While playing these modes players can also unlock and dress up their fights with little cosmetic items and various costumes that give them a different look while fighting. These really don’t add too much to the experience but it is rather interesting to see how unique some characters can turn out and thankfully at least some costume pieces from missing characters are included in this regard.
Visuals & Audio
A lot of attention to detail has been paid by the developers to make sure that the fighting in this game looks as good as possible. The characters are all lovingly recreated from their anime appearances with plenty of fun little customization available thanks to the aforementioned costume pieces and fans of the franchise will be happy to see that the Plus Ultra special moves tend to feature unique stage or character altering effects when used.
It is worth noting that Bandai Namco has released this game with only the original Japanese voice track and while it does retain all of the original voice actors from the anime series, their poor handling of subtitles does detract from the experience here. The soundtrack is similarly disappointing as it features a standard array of generic music with no real standout background music nor any of the songs from the anime making it into the game in any form.

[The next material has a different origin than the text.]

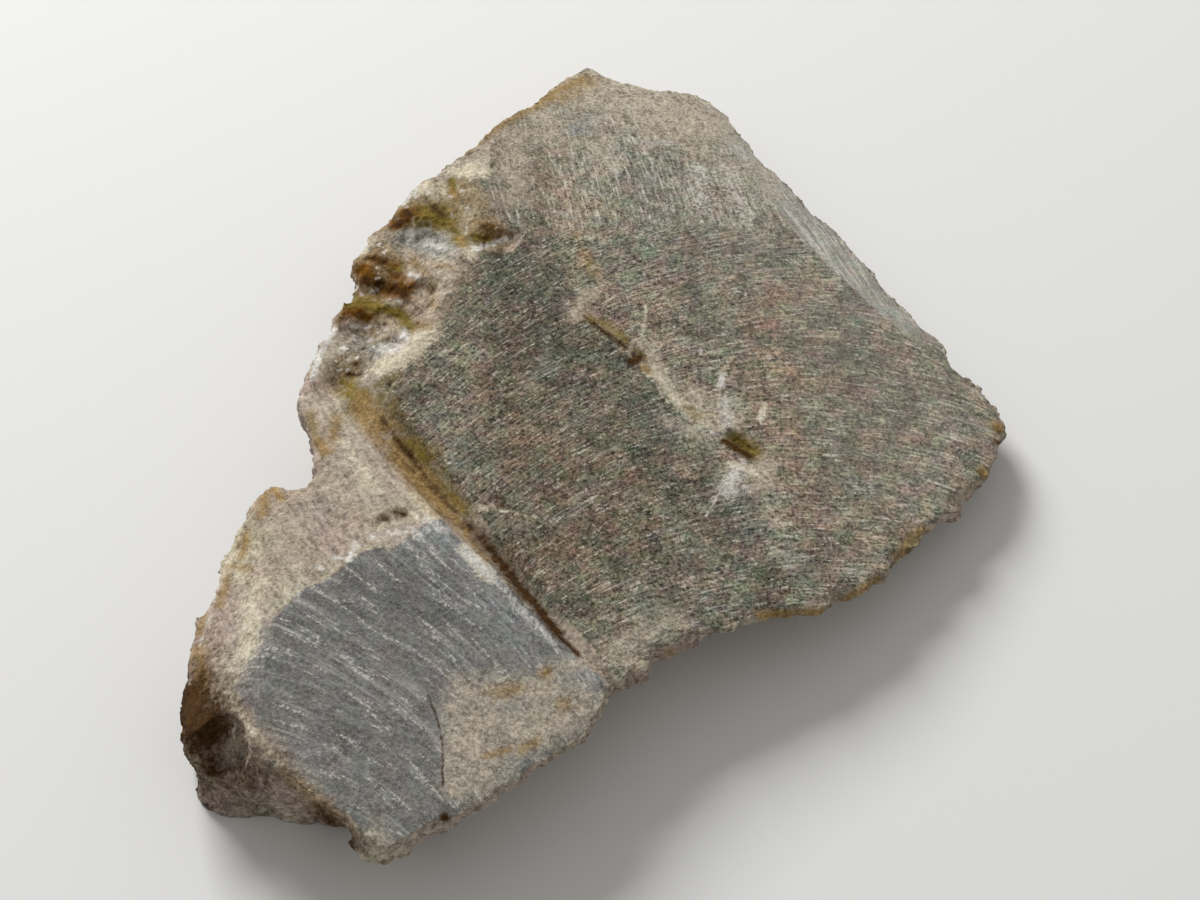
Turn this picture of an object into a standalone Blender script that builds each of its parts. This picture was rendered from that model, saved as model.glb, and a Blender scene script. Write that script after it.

My Hero One’s Justice can feel like a bit of a cash-in on a series’ popularity due to how it skimps on the way almost every story element outside of providing some special “What If” scenes is handled but it does pull itself out of that regard by making sure that the details of the fighters and their Quirks were kept as true to the series as possible while making the game accessible but deep enough for fans to enjoy, especially in regards to its faithful anime style visuals. The poorly implemented subtitles don’t help much in this regard either but in the end we have a brawler that is stylish enough and enjoyable enough that fans of My Hero Academia will find plenty to enjoy here, though newcomers may want to get more familiar with the franchise before trying this one out.